Enjoy the sparkles on your Unity Pony as it gets trampled by the McCain stampede.
AG doesn't see venom, or whatever you coined it, below. What I saw was you not waiting to see what happened yesterday in IN and NC. I would have been happy to discuss that Obama is going to win the nomination today, but the post in question was not put up then.
Then mdh attacked me and you failed to respond to my second question. Oh and BP wanted to bet. BP always wants to bet. No venom from him.
I love how a Hillary supporter uses venom, but when it's an Obama supporter -- it's a righteous dude or whatever it is that you think they are, whatever it is -- it's positive. (Maybe you aren't talking about me, at which point I will retract my comments, but I can wait to be told otherwise and do any commenting then.)
I love that we don't talk about the guys who protested outside of Hillary's campaign speech in Philadelphia for Obama. Or the jerks in the flat bed outside of UPENN disrupting those of us waiting to get inside to hear her speak on 21 April. That was a lot more than venom. That is the group that really needs to be addressed, UC. I won't consider them gloaters -- I will consider them less sheep like.
The Hillary supporters are concerned about Obama and that is our right. However, most of us said that we'd vote for him if he addresses some of our concerns. And he should, given what he said and did to PA voters. I mean he didn't even stick around for the after party -- leaving before the votes on 22 April were counted for IN. That was really dis. Soccer moms and AGs are people too and we deserve to be treated with some respect. Frankly, all I saw in PA was him trying to buy my vote and when I put out the message it wasn't for sale -- he dropped his wallet, gave me the finger, and moved on. What makes me think it's not going to be an issue in the White House.
Furthermore, you were the one who got all swear word crazy below. Not AG.
In the end, all I initially asked was to wait until we saw what happened in IN and NC and to talk about why Hillary was hanging on despite some of the challenges ahead of her.
Nobody wanted to discuss that with civility. Instead I was talked at by mdh and you dismissed me.
Frankly, I have more thoughts but I won't go there. Attack away if you want. I am sure you will. You posted something without seeing what happened yesterday because if she had won NC, your tune might be slightly different. I know mine would be.
Good luck to Obama. I will go back to loving my former US Senator (and still because I own property in NY). And that cutie, Chelsea.

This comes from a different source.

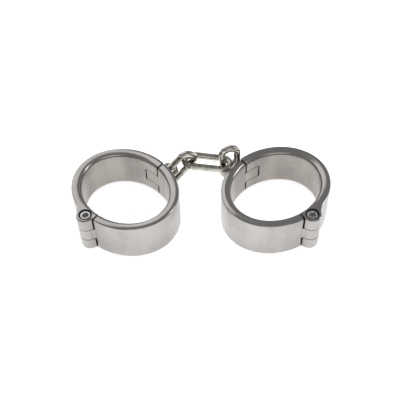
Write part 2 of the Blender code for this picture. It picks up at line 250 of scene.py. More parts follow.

Again, if your comments were not against me personally, then I will retract my statements.
You know the primaries have been going on too long when Chelsea starts to look good.
AG, did I point any fingers at you? NO. I did not single out anyone in my post. We are all being torn apart by this.

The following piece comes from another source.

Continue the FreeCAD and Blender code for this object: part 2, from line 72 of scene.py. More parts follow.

In all fairness, I agree with UC in that calls for unity that require the opposing candidate to step down ring rather false. Unfortunately, things look rather grim for one candidate and it is my opinion that the country and party would be best served if Clinton stepped down.
AG, do you think maybe we could have a discussion where you don't automatically assume that every disagreement with your opinion is a personal attack? You are not the only victim here.
Hillary's pretty low on my list of preferred Democratic candidates for a number of reasons. She's too conservative. She strikes me as a technocrat, not a leader (i.e., a Cabinet secretary, not a President). I am deeply concerned about the impact on our democracy of an 8th straight election in which a member of one of two families has been on the ticket as president or vice-president.
That's not to say Obama's a perfect candidate and I would still vote for her if she's the candidate, even if it was somewhat grudgingly. For better or worse, though, we're doing the Republican party's work for it. At some point, and I think we're there, Clinton has to acknowledge the odds are stacked against her and accept that continued primary battles are dragging us toward a McCain presidency.
Our entire views of campaigns are colored by how we view them through the media and through blogs. This is not how a vast majority of the country views the campaigns. I think none of can be objective on these issues. My worst fear is that Obama loses simply because he is black, end of story. I just can't tell how possible that is. I just can't trust anyone or anything reporting on the campaign.
I agree with both Snag and Pinko Punko.
Wait, except about the cabinet secretary thing. I honestly don't know enough about those positions and Senator Clinton to have an informed opinion about it. I do, however, think that Richardson would make a great VP because of his diplomatic experience. That experience would come in handy in Congress and in foreign relations.
There are always going to be cobags in anyone's campaign. You can't judge a whole group of supporters by the bad apples. Both candidates have made it clear that they will support the nominee 100% against McCain. We should be doing the same.
At this point, I don't see the problem with running out the last few primaries. Obama is going to win the nomination -- Clinton did a very nice job fighting back, but it's too little too late. Electability, momentum, all that shit doesn't matter. More people chose Obama, and there's very little chance that Clinton can win the last few contests so commandingly to close the gap. Obama knows it and he's already started talking as if he's the nominee. So they may as well let the process run out and say it's in the name of giving everyone a voice in the nomination.
The hatred on both sides toward the other is really perplexing to me. These candidates are probably 85% in agreement on their platforms. I am an Obama supporter, but if their positions were reversed, I'd be prepared to support Clinton. I'm with Snag in that I'd like to see someone from another family in power, which is one of the reasons I like Obama. But the bottom line is I think we have two decent, competent candidates who are much better than electing a man who sold his previously Bush-loathing soul for a chance to be the Republican nominee.